After all, we were told, there was a time when some political thinkers cautioned that the history and political culture of Russia and other eastern European societies were not conducive to the evolution of liberal democratic institutions.

And then there was Turkey, which supposedly provided for a model of an Islamic nation that could continue to remain true to its culture while embracing the liberal and democratic ideals and integrate itself into the West.

It’s difficult to recall today that there was a time when neoconservatives and neo-Wilsonians hailed Tayyip Erdoğan and his political movement as representing the final stage of the dialectical process under which the secular and Western principles laid down by Ataturk, the founder of the Turkish Republic, would be fused with a progressive form of Islam. You had Christian Democratic parties in Europe. Now you were going to have an Islamic Democratic party in Turkey, and probably later on in post-Mubarak Egypt.

It’s obvious now that there was nothing very dialectical in Erdoğan’s thinking or on the minds of the majority of Turkish voters when they elected him to power in several democratic and free elections. Indeed, in contrast with the wishful thinking in the West, Erdoğan has made it clear in public addresses and interviews that his long-term goal was to establish an Islamist state in Turkey, that may or may not place an emphasis on preserving democratic and liberal institutions. That Erdoğan enjoys today more public support than many Western leaders explains why his efforts to consolidate power following the recent military coup, have not ignited huge public protests.
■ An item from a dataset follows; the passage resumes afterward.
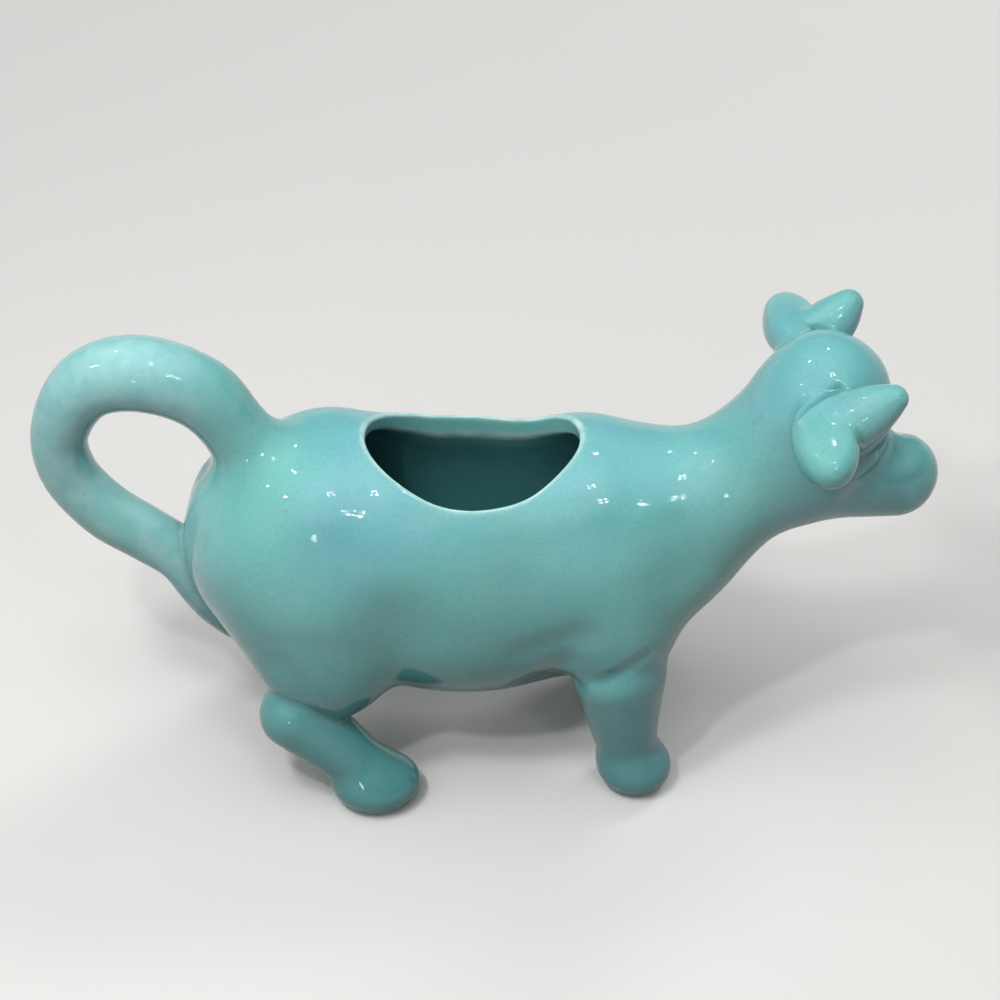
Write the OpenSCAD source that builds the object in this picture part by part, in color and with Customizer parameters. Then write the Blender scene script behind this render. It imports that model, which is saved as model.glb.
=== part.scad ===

A similar semidemocratic or semiauthoritarian government has been also emerging in Russia under Vladimir Putin, who was elected in democratic and free elections by the majority of Russian voters who apparently support his ultranationalist agenda that and its nostalgia to days of the Russian Empire, not unlike Erdoğan’s efforts to revive the Ottoman Empire.

What really makes the neoconservatives and neo-Wilsonians crazy along with the rest of the liberal Western elites is that Erdoğan and Putin, not unlike the nationalist governments that are now in charge in Poland, Hungary, Slovakia (or in Israel and India) were elected in open, free and democratic elections. It was the same process that caused the Brits voting in support of Brexit, just like the doctor prescribed.

And deep in their hearts, even the most ardent prodemocracy promoters in Washington recognize that most Egyptians support the military regime in Cairo. And they are probably also wondering whether if a free, open and democratic elections in China would result in the coming to power of a nationalist and authoritarian leader very much like current President Xi Jinping.

Indeed, democracy and nationalism go together like horse and carriage. And the new nationalist leaders who are elected by the people are more likely than not to challenge the global status quo and the power that seeks to maintain it.

That doesn’t mean that Washington should pursue policies aimed retarding the spread of democracy. Instead, it should allow the Turks, the Russians and other people to write the history of their nations and create incentives for their leaders of follow policies that would be compatible with that of the United States, and take action against them, whether it’s Hitler or Erdoğan, if they harm U.S. interests.